Task ->
Select each line where the word "that" appears.

── Data segment

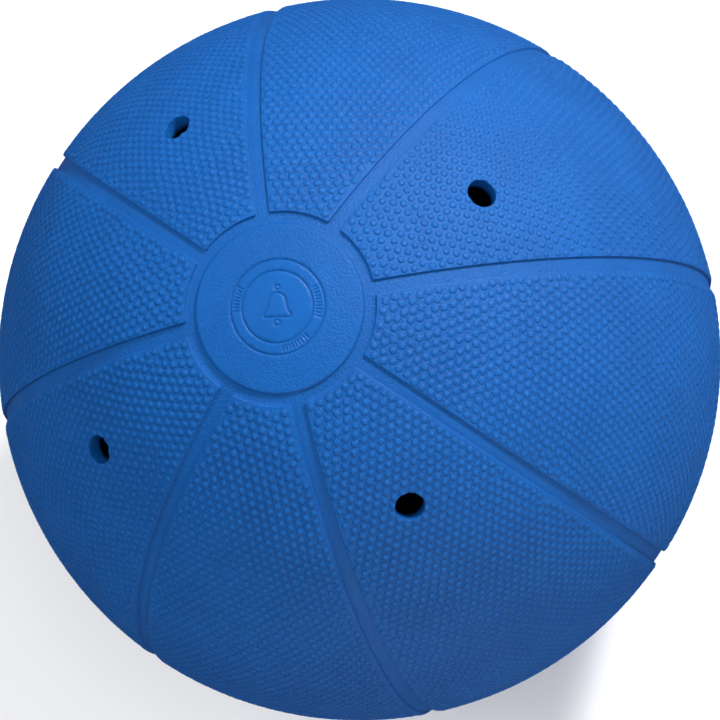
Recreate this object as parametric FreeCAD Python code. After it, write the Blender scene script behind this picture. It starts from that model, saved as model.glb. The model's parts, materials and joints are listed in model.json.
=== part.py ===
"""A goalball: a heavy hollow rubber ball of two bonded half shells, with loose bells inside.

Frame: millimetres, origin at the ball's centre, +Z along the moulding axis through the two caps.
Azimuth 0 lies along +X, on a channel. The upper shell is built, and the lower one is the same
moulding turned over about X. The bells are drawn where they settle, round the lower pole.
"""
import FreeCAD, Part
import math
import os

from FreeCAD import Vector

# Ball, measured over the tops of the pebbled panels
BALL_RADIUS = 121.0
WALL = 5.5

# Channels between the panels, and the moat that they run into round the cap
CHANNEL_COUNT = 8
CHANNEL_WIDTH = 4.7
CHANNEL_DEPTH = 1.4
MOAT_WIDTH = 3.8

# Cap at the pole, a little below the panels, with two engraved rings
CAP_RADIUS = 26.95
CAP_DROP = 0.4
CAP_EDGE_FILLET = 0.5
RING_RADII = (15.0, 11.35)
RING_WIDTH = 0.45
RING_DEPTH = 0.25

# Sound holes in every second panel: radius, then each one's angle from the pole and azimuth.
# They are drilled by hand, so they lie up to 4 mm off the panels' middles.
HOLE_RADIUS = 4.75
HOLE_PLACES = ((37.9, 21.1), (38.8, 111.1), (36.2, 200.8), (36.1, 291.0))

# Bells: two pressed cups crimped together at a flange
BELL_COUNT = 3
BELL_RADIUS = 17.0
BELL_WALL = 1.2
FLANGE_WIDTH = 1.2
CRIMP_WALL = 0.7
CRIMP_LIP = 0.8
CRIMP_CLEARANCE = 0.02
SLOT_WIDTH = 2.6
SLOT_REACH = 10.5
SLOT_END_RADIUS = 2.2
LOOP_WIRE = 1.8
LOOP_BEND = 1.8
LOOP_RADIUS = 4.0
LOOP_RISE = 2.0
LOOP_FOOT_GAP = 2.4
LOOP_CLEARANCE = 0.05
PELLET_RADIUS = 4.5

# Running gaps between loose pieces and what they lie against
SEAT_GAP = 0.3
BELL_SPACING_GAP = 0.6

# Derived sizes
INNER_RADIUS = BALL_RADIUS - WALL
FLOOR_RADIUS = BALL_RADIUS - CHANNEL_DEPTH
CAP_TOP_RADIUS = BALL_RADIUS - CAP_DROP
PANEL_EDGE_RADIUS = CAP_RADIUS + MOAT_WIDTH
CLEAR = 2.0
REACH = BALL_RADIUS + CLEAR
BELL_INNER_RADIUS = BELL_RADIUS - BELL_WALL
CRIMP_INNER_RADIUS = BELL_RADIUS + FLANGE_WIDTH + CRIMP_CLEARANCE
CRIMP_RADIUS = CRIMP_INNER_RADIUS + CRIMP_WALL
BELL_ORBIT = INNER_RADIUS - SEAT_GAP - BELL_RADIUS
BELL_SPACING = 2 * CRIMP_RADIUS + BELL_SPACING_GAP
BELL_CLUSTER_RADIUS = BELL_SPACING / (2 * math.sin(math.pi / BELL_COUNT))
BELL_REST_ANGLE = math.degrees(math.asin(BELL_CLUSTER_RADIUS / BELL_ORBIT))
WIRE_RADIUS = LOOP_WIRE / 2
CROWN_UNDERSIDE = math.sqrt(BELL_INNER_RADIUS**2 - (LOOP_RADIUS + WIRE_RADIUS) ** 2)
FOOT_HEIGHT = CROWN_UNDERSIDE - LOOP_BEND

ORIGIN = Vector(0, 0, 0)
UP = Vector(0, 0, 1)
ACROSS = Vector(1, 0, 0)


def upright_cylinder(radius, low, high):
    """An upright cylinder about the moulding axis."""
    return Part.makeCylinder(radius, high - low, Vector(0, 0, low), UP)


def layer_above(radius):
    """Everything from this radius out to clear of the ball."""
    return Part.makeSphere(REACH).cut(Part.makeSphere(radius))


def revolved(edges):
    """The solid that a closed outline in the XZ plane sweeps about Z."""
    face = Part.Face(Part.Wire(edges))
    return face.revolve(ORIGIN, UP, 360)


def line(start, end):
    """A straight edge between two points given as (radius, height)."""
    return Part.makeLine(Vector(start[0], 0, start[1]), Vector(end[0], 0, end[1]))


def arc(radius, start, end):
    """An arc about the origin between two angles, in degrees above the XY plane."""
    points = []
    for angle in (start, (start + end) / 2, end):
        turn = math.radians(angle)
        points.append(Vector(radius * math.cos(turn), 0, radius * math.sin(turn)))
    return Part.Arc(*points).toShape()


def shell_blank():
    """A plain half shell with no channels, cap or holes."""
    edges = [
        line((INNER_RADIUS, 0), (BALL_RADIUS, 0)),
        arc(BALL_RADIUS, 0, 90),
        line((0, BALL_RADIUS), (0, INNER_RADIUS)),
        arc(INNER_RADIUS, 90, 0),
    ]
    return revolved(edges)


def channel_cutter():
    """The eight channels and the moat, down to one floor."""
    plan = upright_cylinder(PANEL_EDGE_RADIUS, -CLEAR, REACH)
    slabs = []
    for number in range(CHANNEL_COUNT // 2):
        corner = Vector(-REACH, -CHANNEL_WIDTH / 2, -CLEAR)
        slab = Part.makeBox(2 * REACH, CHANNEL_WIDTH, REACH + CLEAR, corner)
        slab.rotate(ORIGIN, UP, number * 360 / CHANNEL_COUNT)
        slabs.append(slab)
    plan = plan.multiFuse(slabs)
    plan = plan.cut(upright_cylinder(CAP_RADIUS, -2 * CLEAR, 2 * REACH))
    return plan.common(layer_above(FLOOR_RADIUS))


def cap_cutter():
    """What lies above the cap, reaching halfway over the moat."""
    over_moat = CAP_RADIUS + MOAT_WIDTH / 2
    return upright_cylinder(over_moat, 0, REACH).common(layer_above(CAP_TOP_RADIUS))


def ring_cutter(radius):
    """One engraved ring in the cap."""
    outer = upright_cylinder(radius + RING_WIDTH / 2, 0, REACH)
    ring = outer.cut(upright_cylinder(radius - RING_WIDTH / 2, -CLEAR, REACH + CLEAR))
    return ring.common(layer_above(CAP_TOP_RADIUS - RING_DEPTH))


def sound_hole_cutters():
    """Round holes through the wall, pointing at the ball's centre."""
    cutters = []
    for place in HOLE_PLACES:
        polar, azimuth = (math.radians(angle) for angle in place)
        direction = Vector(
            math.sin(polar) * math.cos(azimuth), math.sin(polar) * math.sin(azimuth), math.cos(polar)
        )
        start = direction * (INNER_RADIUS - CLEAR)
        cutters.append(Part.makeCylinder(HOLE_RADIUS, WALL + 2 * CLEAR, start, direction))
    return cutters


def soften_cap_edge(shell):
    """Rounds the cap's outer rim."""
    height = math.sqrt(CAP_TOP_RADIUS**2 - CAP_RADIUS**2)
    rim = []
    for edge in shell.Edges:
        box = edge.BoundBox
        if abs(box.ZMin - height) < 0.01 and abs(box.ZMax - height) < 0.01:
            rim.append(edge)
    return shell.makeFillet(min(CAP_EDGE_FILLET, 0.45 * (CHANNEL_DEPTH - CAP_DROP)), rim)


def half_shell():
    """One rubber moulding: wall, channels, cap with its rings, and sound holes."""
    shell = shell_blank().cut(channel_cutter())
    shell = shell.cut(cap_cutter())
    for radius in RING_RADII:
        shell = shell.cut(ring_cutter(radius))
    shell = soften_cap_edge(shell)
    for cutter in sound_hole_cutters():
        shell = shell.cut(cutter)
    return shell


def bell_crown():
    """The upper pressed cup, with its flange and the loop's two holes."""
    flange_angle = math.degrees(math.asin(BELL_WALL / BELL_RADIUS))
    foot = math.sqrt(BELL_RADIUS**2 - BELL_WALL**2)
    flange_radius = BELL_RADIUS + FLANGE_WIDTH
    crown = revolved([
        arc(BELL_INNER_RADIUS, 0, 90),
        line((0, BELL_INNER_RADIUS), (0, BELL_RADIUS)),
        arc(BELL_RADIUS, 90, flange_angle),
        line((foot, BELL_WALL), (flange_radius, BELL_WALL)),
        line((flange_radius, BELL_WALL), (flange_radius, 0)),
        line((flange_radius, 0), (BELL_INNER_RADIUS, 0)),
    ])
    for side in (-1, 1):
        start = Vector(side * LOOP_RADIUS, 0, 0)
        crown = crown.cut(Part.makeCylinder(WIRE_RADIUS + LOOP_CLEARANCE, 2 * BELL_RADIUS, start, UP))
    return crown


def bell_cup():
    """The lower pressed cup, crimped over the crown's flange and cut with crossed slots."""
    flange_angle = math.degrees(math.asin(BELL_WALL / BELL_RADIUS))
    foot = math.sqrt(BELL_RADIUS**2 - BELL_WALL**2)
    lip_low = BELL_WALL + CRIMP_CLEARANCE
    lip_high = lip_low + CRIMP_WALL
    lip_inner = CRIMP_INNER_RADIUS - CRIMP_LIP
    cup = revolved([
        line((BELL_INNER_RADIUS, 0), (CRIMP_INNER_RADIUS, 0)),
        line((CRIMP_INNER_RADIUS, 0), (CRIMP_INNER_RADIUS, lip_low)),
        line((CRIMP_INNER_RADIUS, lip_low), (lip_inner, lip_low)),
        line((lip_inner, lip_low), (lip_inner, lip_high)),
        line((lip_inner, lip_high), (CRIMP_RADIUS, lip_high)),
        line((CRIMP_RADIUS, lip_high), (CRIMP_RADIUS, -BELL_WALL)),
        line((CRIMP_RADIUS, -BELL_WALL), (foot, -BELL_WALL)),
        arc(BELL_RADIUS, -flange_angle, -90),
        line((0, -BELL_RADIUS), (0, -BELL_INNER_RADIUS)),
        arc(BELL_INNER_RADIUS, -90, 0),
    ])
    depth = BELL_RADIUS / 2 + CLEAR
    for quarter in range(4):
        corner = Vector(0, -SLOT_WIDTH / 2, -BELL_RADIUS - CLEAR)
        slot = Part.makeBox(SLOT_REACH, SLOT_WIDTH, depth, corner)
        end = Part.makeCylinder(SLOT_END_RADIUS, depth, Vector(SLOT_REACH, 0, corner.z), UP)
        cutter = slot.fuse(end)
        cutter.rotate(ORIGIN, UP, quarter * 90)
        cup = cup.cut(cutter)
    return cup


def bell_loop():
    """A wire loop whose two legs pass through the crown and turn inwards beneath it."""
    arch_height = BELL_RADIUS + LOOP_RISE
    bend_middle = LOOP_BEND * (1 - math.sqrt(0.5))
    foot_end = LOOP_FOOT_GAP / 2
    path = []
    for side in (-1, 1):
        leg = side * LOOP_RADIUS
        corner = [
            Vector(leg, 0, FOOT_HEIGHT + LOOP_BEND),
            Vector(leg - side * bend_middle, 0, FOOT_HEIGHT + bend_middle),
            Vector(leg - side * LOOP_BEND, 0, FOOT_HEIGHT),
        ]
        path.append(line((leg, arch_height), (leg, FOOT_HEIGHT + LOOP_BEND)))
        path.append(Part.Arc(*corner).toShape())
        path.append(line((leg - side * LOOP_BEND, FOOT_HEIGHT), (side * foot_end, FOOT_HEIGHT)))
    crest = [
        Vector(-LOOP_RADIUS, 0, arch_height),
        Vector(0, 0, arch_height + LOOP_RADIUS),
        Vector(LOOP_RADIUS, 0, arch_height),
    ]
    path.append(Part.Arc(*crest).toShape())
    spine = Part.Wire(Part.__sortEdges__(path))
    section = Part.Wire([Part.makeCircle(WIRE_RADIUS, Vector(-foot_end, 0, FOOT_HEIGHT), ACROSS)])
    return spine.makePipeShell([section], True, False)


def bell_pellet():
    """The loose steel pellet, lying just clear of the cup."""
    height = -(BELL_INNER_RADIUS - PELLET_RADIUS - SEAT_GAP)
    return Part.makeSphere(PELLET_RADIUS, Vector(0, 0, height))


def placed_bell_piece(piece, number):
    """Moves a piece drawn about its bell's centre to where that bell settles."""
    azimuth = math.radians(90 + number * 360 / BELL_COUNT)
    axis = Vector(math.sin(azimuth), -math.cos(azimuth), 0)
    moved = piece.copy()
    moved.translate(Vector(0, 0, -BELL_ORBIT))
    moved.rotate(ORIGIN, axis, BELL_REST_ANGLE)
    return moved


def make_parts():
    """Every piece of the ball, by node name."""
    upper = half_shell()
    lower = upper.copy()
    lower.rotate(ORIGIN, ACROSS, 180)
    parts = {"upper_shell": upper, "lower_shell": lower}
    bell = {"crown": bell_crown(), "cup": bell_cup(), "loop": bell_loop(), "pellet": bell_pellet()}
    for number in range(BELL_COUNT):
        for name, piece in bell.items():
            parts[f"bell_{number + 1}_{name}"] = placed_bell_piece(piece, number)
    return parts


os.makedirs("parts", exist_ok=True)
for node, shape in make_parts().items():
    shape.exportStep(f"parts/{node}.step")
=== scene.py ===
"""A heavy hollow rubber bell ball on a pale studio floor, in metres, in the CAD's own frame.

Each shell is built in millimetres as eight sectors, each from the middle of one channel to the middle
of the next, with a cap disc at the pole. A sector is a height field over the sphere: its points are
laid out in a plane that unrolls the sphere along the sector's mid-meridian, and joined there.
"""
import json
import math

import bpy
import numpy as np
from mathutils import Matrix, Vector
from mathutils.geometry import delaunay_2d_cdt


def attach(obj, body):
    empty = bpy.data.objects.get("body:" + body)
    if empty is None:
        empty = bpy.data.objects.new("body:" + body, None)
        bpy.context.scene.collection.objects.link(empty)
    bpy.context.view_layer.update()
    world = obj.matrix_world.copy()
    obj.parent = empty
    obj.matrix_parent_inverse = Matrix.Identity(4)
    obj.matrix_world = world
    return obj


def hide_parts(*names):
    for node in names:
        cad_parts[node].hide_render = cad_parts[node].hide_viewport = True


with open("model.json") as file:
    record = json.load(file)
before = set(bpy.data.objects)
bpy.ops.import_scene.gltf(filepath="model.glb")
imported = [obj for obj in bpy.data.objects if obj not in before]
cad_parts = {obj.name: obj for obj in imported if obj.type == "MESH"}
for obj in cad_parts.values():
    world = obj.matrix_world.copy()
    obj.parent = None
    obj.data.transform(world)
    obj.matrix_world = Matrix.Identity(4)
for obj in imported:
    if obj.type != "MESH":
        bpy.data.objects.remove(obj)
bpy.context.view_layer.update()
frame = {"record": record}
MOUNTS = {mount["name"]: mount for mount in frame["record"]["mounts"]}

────

Complete answer ->
Recreate this object as parametric FreeCAD Python code. After it, write the Blender scene script behind this picture. It starts from that model, saved as model.glb. The model's parts, materials and joints are listed in model.json.
# Channels between the panels, and the moat that they run into round the cap
    """The solid that a closed outline in the XZ plane sweeps about Z."""
    """Moves a piece drawn about its bell's centre to where that bell settles."""
laid out in a plane that unrolls the sphere along the sector's mid-meridian, and joined there.